Suicida a 11 anni per gioco social, Meluzzi: giovani non distinguono più tra reale e virtuale


Radio Radio Tv

Tanti i casi di cronaca nera che stanno occupando le pagine dei giornali in questi giorni. Dall’assassinio di Willy, alle sentenze sul caso Vannini, dal suicidio di un undicenne per un gioco #social all#’omicidio della coppia di Lecce. Delitti che hanno colpito l’opinione pubblica per la loro crudeltà e inspiegabilità. Per capire cause e motivazioni che spingono certi comportamenti , Radio Radio Tv ha intervistato il Prof. Meluzzi, psichiatra e criminologo. Ecco cosa ha detto a ‘Lavori in Corso’.

La sentenza sul caso Vannini
“Questa sentenza restituisce un po’ di giustizia alla famiglia e al morto. Giustamente la Corte d’assise d’appello ha posto rimedio ad una ingiustizia che era stata fatta con le prime due sentenze. Ha prevalso il buon senso. La mia opinione sul caso? Io direi che Antonio Ciontoli ha tentato una ricostruzione di eventi che probabilmente non sono stati neanche quelli per cui è stato condannato. La mia sensazione è che la sua sia stata una condotta di copertura nei confronti di terzi”.
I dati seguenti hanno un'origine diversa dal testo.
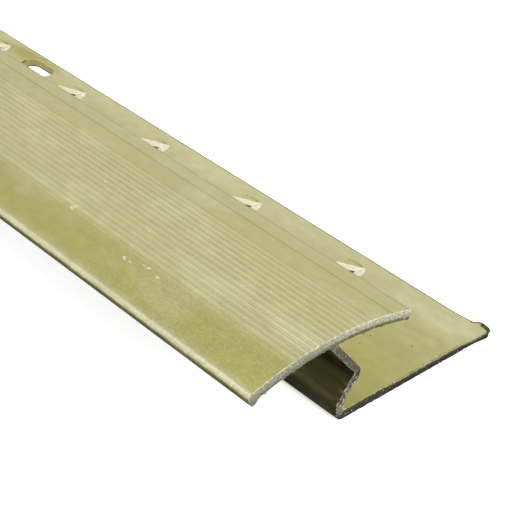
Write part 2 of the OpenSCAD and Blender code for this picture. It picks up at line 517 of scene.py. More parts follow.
@dataclass(frozen=True)
class ToothPunch(Punching):
    """A pointed tongue that is sheared from the plate and bent up about its root, over its cut-out."""

    root_y: float = 28.0
    root_half: float = 1.75
    root_arch: float = 0.4
    tip_half: float = 0.55
    length: float = 6.2
    taper: float = 1.6
    lift: float = 30.0
    bend: float = 0.6
    thick: float = 0.72
    crown: float = 0.12
    curl: float = -0.2
    rubbed: float = 0.25
    rubbed_tip: float = 0.4
    gap: float = 0.12
    stations: tuple[float, ...] = (
        0.0, 0.15, 0.3, 0.45, 0.6, 0.9, 1.4, 2.0, 2.7, 3.5, 4.3, 5.0, 5.5, 5.8, 6.0, 6.12, 6.18, 6.2
    )
    across: int = 12
    # Half width of the cut-out by its distance from the root, and how its lip is drawn in and raised there
    cut_half: tuple[Point2, ...] = (
        (0.0, 1.75), (0.45, 2.1), (1.1, 2.45), (1.7, 2.7), (2.15, 2.8), (2.5, 2.5), (2.9, 1.95), (3.4, 1.5),
        (4.2, 1.25), (5.2, 1.0), (6.2, 0.65),
    )
    lip_in: tuple[Point2, ...] = (
        (0.0, 0.0), (0.45, 0.4), (1.1, 0.8), (1.7, 1.1), (2.15, 1.2), (2.5, 0.95), (2.9, 0.45), (3.4, 0.15),
        (4.2, 0.1), (6.2, 0.0),
    )
    lip_up: tuple[Point2, ...] = (
        (0.0, 0.0), (0.45, 0.15), (1.1, 0.3), (2.15, 0.34), (2.9, 0.15), (4.2, 0.05), (6.2, 0.0),
    )
    # How far two rings of the lip, its crest and its inner edge, are drawn in and raised, and the hole's foot
    crest: Point2 = (1.0, 1.0)
    inner: Point2 = (1.1, 0.7)
    foot_in: float = 0.9
    rolled_from: float = 0.05
    gap_reach: float = 0.4
    nose_least: float = 0.03
    root_reach: float = 3.0
    curl_power: float = 2.5
    spine_steps: int = 40

    def spine(self, along: float) -> tuple[Point2, Point2]:
        """Where the middle of the tongue's top face is.

        Args:
            along: distance from the root along the tongue.

        Returns:
            The place as (y, z), and the unit normal there.
        """
        steps, y, z = self.spine_steps, self.root_y + self.section.shift, self.section.base_t
        for i in range(steps):
            tilt = math.radians(self.lift) * smooth(0.0, self.bend, along * (i + 0.5) / steps)
            y -= math.cos(tilt) * along / steps
            z += math.sin(tilt) * along / steps
        tilt = math.radians(self.lift) * smooth(0.0, self.bend, along)
        return (y, z + self.curl * (along / self.length) ** self.curl_power), (math.sin(tilt), math.cos(tilt))

    def row(self, along: float, under: bool) -> Line3:
        """One row of points across the tongue.

        Args:
            along: distance from the root along the tongue.
            under: whether the row is on the tongue's lower face.

        Returns:
            The points, by rising x.
        """
        (y, z), normal = self.spine(along)
        half = self.half_width(along)
        grown = smooth(0.0, self.bend, along)
        deep = (self.section.base_t + (self.thick - self.section.base_t) * grown) if under else 0.0
        found = []
        for i in range(self.across + 1):
            u = 2 * i / self.across - 1
            rise = self.crown * grown * (1 - u * u) * half / self.root_half - deep
            arched = self.root_arch * (0.5 - u * u) * (1 - smooth(0.0, self.root_reach, along))
            x = half + (self.far_side(along) - half) * (1 - u) / 2
            found.append((x, y + normal[0] * rise + arched, z + normal[1] * rise))
        return found

    def tongue(self, shell: Shell) -> None:
        """Adds the tongue, open where it joins the plate. The punch rubs its top bright along one side."""
        tops, unders = ([self.row(s, under) for s in self.stations] for under in (False, True))
        for k, station in enumerate(self.stations[:-1]):
            (here, there), (here_low, there_low) = tops[k : k + 2], unders[k : k + 2]
            for i in range(self.across):
                inset = here[-1][0] - (here[i][0] + here[i + 1][0]) / 2
                rubbed = self.rubbed + self.rubbed_tip * station / self.length
                finish = Finish.SHEARED if k and inset < rubbed else Finish.GOLD
                shell.face([here[i], there[i], there[i + 1], here[i + 1]], finish)
                shell.face([here_low[i], here_low[i + 1], there_low[i + 1], there_low[i]], Finish.GOLD)
            for side, turned in ((0, True), (self.across, False)):
                shell.face([here[side], there[side], there_low[side], here_low[side]], Finish.SHEARED, turned)
        for i in range(self.across):
            shell.face([there[i], there_low[i], there_low[i + 1], there[i + 1]], Finish.SHEARED)

    def drop(self, along: float) -> float:
        """How far the ends of a row lie behind its middle, where the root line is arched."""
        return 0.5 * self.root_arch * (1 - smooth(0.0, self.root_reach, along))

    def half_width(self, along: float) -> float:
        """Half the tongue's width at a distance from the root."""
        return self.tip_half + (self.root_half - self.tip_half) * (1 - (along / self.length) ** self.taper)

    def far_side(self, along: float) -> float:
        """The x of the tongue's far side, which is rounded off toward the near side at the nose."""
        wide, nose = self.half_width(along), max(0.0, 1 - (self.length - along) / (2 * self.tip_half))
        return wide * (1 - 2 * math.sqrt(max(self.nose_least, 1 - nose * nose)))

    def rim(self, drawn_in: float, raised: float, height: float | None) -> Line3:
        """A ring round the cut-out, from the root's near side round the tip to its far side.

        The near side is flared out by the punch. The far side is cut close to the tongue.

        Args:
            drawn_in: how much of the lip's width the ring is drawn in by.
            raised: how much of the lip's height it is raised by.
            height: its height where it is the same all round, or None for the plate's top face.

        Returns:
            The points, as on a clock seen from above.
        """
        root, t = self.root_y + self.section.shift, self.section.base_t
        near: Line3 = []
        for along, wide in self.cut_half:
            narrow = read_off(list(self.lip_in), along) * drawn_in
            up = t + read_off(list(self.lip_up), along) * raised if height is None else height
            near.append((wide - narrow, root - along - self.drop(along), up))
        far: Line3 = []
        for along in self.stations:
            wide = self.half_width(along) + self.gap * smooth(0.0, self.gap_reach, along)
            far.append((-wide, root - along - self.drop(along), t if height is None else height))
        return [*near, (0.0, root - self.length - self.gap, far[-1][2]), *reversed(far)]

    def build(self, shell: Shell) -> None:
        """Adds the tooth, its cut-out and the plate round them."""
        base, crest, inner = (self.rim(*ring, None) for ring in ((0.0, 0.0), self.crest, self.inner))
        foot = self.rim(self.foot_in, 0.0, 0.0)
        root = [(x, y) for x, y, _ in self.row(0.0, False)]
        self.plate(shell, self.ringed(base, root), self.ringed(foot, root))
        self.walls(shell, [base[::-1], crest[::-1], inner[::-1], foot[::-1]], self.wall_finish, False)
        self.tongue(shell)

    def wall_finish(self, middle: Point3) -> Finish:
        """The near side is rolled over and pale. The far side, under the tongue, takes painted shade."""
        return Finish.ROLLED if middle[0] > self.rolled_from else Finish.GRIMED

    @staticmethod
    def ringed(rim: Line3, root: Line2) -> Line2:
        """A cut-out's ring with the root's own points between its two ends."""
        return [(x, y) for x, y, _ in rim] + root[1:-1]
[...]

Il suicidio del ragazzo di 11 anni facendo un gioco sul web
“Tra gli aspetti più ambigui, più inquietanti, di una società ad altissimo livello di distanziamento, di virtualizzazione, di smart working e di disincarnazione delle emozioni tra gli effetti possibili ci sono anche questi. Cioè il fatto di cominciare a confondere nella profondità della mente – soprattutto in quelle più giovani – la realtà fisica con quella virtuale. Così come ci sono le crisi epilettiche da giochi virtuali in rete, ci sono anche dei rischi nel confondere la realtà con il gioco, con la dimensione dell’irreale dello schermo di uno smartphone con la realtà.

Il fatto che si venga coinvolti in un gioco fino a dover subire l’ordine di morire e di suicidarsi è chiaro che è il risultato di una derealizzazione patologica che non ha trovata dei contrappesi nelle relazioni reali: genitori assenti, fratelli assenti, amici assenti.